PROBLEM TO SOLVE ::
Tally the lines in the listing below that contain "values" and report the tally alone.

--- BEGIN ---

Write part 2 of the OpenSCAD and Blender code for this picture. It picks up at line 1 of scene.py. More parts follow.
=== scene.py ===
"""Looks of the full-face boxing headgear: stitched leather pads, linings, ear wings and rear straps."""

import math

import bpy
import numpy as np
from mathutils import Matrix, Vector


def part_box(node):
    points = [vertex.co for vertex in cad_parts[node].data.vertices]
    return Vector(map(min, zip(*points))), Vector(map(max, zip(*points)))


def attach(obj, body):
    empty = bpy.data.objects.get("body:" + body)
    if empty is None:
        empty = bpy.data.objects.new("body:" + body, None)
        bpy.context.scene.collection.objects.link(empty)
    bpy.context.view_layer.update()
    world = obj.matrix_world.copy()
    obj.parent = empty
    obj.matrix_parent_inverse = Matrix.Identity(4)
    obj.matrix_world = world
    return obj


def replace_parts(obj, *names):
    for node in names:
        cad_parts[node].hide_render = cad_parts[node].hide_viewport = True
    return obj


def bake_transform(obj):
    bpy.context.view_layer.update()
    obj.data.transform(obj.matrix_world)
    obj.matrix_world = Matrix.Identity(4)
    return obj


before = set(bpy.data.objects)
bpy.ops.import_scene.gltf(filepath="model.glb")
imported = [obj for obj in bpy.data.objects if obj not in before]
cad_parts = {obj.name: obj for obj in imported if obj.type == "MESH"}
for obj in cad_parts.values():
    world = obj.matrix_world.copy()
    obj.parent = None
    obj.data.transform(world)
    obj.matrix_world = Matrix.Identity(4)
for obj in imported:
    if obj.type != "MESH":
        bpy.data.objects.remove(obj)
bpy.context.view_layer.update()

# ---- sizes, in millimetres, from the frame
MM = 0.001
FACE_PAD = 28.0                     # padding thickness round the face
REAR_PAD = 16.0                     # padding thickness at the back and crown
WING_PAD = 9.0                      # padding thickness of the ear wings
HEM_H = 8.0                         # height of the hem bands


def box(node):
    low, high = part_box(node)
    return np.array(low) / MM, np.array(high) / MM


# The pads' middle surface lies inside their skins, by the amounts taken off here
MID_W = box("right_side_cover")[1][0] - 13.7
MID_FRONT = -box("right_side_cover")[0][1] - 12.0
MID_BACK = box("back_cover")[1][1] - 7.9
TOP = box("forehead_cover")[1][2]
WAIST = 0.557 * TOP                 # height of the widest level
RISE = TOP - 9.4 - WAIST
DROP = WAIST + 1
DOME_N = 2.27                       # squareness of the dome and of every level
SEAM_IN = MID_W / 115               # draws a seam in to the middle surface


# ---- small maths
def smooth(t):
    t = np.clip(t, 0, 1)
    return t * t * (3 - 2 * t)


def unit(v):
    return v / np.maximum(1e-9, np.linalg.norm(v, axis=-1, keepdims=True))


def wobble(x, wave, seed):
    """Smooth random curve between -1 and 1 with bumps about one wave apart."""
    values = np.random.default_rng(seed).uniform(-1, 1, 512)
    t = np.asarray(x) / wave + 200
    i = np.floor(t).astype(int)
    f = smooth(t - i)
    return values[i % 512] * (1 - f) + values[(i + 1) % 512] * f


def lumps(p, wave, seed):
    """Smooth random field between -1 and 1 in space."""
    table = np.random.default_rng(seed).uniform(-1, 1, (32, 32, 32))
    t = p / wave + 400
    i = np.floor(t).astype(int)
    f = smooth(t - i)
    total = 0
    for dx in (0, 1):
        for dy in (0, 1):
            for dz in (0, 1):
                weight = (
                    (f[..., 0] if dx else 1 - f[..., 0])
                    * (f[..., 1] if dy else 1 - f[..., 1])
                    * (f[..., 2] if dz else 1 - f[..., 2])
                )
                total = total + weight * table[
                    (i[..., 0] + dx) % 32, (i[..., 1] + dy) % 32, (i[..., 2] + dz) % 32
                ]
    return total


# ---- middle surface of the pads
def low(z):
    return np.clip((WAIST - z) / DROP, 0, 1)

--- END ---
--- BEGIN ---

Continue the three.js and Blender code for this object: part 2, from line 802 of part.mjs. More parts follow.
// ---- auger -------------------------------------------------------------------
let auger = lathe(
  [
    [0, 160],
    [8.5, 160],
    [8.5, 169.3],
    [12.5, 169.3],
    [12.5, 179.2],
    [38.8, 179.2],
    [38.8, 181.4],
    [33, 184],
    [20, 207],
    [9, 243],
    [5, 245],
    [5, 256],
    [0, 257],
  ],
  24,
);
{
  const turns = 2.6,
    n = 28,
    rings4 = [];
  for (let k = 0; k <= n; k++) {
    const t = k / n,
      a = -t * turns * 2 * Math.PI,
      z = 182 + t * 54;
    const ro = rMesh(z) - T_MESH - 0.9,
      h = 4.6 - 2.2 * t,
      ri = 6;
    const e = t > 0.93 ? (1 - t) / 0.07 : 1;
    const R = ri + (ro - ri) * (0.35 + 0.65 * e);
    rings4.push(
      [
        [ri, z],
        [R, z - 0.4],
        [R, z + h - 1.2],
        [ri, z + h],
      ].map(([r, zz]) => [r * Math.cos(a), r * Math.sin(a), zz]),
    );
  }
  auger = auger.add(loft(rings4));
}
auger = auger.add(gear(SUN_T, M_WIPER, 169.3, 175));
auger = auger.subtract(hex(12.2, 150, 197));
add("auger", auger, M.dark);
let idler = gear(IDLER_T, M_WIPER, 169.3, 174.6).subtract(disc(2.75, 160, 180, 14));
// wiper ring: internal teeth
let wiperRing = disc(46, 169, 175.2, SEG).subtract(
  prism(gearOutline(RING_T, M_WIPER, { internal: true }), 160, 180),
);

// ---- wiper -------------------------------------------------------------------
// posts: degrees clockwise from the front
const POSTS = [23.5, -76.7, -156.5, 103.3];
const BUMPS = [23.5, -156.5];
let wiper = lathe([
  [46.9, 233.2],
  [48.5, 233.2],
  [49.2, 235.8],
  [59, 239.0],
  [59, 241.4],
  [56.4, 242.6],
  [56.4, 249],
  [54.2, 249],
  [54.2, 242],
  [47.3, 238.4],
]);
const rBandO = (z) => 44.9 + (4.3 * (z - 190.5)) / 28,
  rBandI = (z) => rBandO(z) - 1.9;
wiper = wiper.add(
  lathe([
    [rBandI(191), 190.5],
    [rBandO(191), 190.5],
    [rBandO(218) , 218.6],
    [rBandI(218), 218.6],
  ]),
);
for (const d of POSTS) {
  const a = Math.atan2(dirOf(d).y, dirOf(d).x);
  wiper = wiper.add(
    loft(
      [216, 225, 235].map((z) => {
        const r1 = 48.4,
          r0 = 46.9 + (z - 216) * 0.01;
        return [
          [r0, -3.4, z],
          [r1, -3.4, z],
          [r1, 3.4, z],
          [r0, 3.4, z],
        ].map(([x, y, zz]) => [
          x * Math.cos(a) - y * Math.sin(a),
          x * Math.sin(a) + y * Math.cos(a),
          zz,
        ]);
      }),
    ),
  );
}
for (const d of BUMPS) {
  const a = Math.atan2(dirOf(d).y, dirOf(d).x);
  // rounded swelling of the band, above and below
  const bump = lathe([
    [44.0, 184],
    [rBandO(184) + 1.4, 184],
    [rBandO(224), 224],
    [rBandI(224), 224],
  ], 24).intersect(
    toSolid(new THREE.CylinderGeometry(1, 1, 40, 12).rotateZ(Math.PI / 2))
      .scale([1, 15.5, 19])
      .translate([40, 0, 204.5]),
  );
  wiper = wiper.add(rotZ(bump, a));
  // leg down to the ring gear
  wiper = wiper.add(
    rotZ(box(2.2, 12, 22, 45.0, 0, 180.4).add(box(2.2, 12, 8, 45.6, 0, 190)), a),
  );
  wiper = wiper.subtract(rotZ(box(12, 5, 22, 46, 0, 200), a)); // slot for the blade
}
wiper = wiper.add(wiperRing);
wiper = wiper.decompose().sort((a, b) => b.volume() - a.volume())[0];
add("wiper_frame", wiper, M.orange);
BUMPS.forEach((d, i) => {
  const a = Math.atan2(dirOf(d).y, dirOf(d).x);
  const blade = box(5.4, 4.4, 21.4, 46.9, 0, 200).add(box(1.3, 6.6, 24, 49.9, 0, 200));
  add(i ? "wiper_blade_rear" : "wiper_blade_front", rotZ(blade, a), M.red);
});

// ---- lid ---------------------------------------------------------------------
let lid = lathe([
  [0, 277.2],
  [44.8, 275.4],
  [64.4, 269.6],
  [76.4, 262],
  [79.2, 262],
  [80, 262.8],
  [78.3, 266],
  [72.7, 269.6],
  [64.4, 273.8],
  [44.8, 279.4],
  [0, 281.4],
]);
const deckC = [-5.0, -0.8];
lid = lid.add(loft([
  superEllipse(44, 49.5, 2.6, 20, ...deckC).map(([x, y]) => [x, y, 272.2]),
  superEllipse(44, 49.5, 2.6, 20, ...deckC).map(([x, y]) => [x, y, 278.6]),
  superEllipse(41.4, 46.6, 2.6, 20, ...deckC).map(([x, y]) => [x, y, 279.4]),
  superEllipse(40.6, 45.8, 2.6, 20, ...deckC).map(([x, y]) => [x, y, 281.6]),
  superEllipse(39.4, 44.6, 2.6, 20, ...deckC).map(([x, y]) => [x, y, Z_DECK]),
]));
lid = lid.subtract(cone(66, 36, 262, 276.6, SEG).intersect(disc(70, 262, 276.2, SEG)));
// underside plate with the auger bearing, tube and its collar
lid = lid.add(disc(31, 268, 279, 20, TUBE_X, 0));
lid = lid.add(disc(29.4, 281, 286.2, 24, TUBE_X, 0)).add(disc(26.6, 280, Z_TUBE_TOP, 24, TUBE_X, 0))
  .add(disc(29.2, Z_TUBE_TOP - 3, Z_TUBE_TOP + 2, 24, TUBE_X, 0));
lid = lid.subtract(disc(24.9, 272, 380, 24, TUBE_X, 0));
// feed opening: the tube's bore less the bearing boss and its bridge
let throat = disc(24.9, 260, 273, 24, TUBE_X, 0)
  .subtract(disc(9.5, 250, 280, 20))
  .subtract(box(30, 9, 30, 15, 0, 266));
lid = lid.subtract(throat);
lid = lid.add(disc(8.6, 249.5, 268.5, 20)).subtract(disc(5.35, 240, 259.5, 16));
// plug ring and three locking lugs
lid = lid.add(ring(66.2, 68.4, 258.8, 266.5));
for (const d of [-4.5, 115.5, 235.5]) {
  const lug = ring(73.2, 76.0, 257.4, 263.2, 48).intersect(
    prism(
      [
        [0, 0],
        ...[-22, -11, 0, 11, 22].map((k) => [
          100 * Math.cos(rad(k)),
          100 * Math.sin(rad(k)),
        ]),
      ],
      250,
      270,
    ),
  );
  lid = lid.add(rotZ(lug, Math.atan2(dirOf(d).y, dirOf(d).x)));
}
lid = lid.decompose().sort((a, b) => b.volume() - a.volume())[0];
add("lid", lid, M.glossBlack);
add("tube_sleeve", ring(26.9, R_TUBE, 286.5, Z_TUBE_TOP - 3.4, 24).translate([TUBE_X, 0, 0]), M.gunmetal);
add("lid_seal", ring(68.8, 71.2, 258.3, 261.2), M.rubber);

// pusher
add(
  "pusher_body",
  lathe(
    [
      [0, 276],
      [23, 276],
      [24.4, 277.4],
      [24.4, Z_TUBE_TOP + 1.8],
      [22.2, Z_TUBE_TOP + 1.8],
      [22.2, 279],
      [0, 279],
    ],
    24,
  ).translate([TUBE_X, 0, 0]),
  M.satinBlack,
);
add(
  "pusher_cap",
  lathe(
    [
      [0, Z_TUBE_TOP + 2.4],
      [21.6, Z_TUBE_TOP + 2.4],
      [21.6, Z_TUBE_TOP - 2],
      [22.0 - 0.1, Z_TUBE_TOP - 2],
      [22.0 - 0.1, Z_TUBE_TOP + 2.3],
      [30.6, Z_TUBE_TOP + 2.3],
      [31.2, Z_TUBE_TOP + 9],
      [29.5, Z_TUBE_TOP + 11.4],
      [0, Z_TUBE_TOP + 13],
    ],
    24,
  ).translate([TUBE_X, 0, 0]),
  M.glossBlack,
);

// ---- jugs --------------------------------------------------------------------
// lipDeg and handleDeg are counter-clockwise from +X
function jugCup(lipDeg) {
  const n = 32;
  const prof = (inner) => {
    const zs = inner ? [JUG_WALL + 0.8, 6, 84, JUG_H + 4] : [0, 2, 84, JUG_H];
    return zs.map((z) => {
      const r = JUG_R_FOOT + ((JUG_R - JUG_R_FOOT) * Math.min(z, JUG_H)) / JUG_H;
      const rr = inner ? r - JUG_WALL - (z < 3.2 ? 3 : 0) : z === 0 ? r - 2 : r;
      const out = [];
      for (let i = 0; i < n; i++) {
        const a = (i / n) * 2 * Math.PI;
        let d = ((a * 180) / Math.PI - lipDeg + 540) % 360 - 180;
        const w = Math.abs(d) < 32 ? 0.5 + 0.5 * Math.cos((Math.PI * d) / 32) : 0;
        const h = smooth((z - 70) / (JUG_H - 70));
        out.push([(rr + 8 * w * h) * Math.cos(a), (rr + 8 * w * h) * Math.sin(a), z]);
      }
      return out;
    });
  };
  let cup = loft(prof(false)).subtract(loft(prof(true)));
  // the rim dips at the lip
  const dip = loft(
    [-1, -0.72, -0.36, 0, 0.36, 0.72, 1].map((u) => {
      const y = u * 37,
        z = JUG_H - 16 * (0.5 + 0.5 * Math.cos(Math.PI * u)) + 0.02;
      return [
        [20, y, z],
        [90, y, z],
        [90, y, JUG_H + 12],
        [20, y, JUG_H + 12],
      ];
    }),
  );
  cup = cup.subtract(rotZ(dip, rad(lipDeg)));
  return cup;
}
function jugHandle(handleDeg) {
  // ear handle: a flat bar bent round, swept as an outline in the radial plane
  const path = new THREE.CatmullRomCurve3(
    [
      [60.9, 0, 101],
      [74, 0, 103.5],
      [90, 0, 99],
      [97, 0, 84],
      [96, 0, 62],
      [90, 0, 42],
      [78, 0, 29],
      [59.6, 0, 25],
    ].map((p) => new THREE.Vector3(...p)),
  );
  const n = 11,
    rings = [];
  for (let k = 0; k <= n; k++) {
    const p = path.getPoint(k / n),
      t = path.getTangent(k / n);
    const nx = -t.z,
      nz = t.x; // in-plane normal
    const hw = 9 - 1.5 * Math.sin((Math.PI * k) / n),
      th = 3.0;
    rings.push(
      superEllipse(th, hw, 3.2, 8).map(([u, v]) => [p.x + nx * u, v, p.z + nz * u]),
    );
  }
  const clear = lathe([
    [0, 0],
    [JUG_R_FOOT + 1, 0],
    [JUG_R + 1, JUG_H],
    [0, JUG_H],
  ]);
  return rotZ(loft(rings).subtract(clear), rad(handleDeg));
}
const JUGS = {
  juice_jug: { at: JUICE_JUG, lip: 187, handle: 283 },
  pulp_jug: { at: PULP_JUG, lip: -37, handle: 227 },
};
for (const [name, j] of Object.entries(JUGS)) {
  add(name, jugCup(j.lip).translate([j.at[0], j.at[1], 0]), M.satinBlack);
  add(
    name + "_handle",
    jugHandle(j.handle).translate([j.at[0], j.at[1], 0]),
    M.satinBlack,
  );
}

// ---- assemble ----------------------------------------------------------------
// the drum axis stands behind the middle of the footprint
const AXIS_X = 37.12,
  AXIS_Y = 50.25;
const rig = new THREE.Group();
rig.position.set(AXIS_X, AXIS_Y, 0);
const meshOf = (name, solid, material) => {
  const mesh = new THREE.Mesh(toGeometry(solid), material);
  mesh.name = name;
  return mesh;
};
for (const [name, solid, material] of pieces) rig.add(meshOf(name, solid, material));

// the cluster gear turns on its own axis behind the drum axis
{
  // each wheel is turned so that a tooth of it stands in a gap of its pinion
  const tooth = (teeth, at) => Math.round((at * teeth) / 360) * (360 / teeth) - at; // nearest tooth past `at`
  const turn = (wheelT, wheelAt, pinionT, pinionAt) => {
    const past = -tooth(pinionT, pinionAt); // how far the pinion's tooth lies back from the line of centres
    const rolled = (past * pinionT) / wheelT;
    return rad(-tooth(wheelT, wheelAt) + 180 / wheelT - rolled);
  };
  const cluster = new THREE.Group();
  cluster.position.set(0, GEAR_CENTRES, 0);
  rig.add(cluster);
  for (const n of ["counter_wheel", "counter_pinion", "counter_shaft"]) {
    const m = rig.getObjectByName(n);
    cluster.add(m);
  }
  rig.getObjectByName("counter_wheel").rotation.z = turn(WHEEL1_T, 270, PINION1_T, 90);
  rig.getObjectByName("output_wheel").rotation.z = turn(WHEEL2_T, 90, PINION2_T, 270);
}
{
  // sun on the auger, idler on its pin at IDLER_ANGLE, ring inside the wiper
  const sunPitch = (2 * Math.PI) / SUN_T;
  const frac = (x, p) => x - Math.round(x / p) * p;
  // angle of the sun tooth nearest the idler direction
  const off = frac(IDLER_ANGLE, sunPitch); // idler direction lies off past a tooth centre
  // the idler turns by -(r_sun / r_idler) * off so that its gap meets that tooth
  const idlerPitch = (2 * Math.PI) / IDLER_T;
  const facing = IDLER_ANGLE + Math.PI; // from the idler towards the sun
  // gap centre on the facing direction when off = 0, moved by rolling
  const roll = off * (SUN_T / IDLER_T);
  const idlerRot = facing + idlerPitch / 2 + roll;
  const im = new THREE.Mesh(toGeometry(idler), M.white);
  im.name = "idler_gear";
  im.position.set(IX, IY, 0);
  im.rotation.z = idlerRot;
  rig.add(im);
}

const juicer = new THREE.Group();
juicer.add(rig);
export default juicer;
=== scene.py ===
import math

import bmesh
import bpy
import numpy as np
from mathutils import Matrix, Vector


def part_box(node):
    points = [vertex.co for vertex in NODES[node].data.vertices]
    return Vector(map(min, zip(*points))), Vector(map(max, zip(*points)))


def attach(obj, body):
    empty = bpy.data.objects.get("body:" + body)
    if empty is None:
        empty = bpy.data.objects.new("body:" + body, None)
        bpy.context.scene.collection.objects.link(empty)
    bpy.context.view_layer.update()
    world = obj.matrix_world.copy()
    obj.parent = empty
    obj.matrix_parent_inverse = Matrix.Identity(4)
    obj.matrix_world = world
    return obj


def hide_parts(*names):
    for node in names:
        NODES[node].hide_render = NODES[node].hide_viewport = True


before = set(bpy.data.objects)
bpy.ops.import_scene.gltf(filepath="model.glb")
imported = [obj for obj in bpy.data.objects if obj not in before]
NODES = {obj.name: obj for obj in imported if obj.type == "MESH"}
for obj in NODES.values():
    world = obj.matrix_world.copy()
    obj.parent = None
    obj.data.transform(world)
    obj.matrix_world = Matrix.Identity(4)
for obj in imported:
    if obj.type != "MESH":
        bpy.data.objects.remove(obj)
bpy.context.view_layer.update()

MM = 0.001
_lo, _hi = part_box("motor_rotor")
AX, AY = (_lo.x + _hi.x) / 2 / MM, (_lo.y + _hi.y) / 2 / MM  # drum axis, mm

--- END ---

THE RESULT ::
4